Start of Data segment

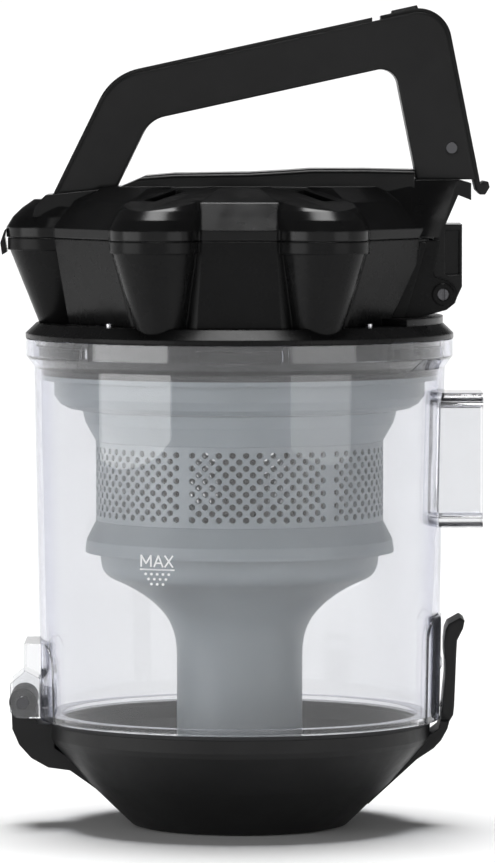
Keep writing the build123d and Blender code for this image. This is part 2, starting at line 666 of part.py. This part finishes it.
def make_release_lever():
    """Lever in the handle's outer edge: button at the top, boss on its pin, hook at the foot."""
    lever = arch(0, LEVER_HALF_Y) - arch(STRIP_THICK, LEVER_HALF_Y + 1)
    lever &= block_x(LEVER_START_X, 120)
    lever -= Pos(90, 0, LEVER_FOOT_Z - 20) * Box(60, 60, 40)
    button = [(58.5, 314.5), (59.1, 317.3), (68.7, 319.4), (69.6, 317)]
    lever += slab(button, -8, 8)
    hook = [(84.5, 256.5), (92.1, 256.5), (93.3, 250.2), (94.7, 251.3), (96.4, 251), (96.9, 249),
            (95.2, 246.1), (93.2, 246.1), (91.5, 247.8), (90.4, 252.6), (84.5, 252.6)]
    lever += slab(hook, -LEVER_HALF_Y, LEVER_HALF_Y)
    web = [(82, 260.4), (87, 258), (86, 272), (82, 268)]
    lever += slab(web, -LEVER_BOSS_HALF_Y, LEVER_BOSS_HALF_Y)
    lever += pin_y(LEVER_PIVOT, LEVER_BOSS_R, LEVER_BOSS_HALF_Y)
    return lever - pin_y(LEVER_PIVOT, LEVER_PIN_R + PIN_FIT, LEVER_HALF_Y + 1)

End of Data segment

Give the data again, exactly as it stands.

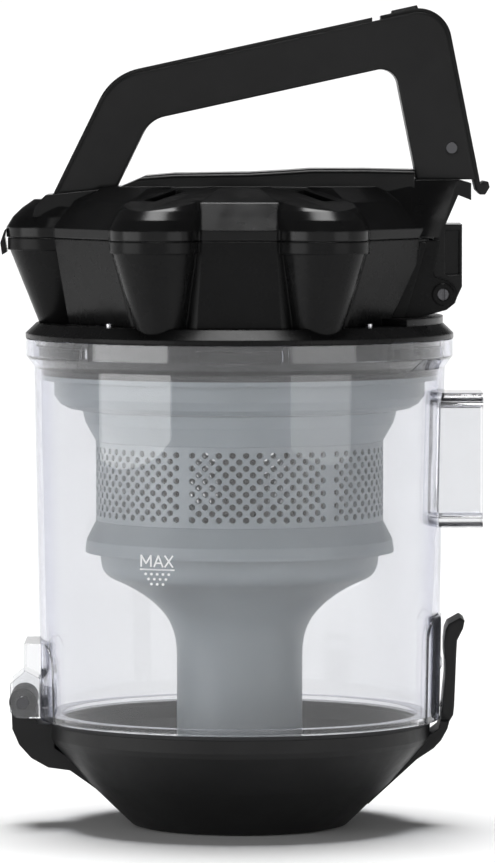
Keep writing the build123d and Blender code for this image. This is part 2, starting at line 666 of part.py. This part finishes it.
def make_release_lever():
    """Lever in the handle's outer edge: button at the top, boss on its pin, hook at the foot."""
    lever = arch(0, LEVER_HALF_Y) - arch(STRIP_THICK, LEVER_HALF_Y + 1)
    lever &= block_x(LEVER_START_X, 120)
    lever -= Pos(90, 0, LEVER_FOOT_Z - 20) * Box(60, 60, 40)
    button = [(58.5, 314.5), (59.1, 317.3), (68.7, 319.4), (69.6, 317)]
    lever += slab(button, -8, 8)
    hook = [(84.5, 256.5), (92.1, 256.5), (93.3, 250.2), (94.7, 251.3), (96.4, 251), (96.9, 249),
            (95.2, 246.1), (93.2, 246.1), (91.5, 247.8), (90.4, 252.6), (84.5, 252.6)]
    lever += slab(hook, -LEVER_HALF_Y, LEVER_HALF_Y)
    web = [(82, 260.4), (87, 258), (86, 272), (82, 268)]
    lever += slab(web, -LEVER_BOSS_HALF_Y, LEVER_BOSS_HALF_Y)
    lever += pin_y(LEVER_PIVOT, LEVER_BOSS_R, LEVER_BOSS_HALF_Y)
    return lever - pin_y(LEVER_PIVOT, LEVER_PIN_R + PIN_FIT, LEVER_HALF_Y + 1)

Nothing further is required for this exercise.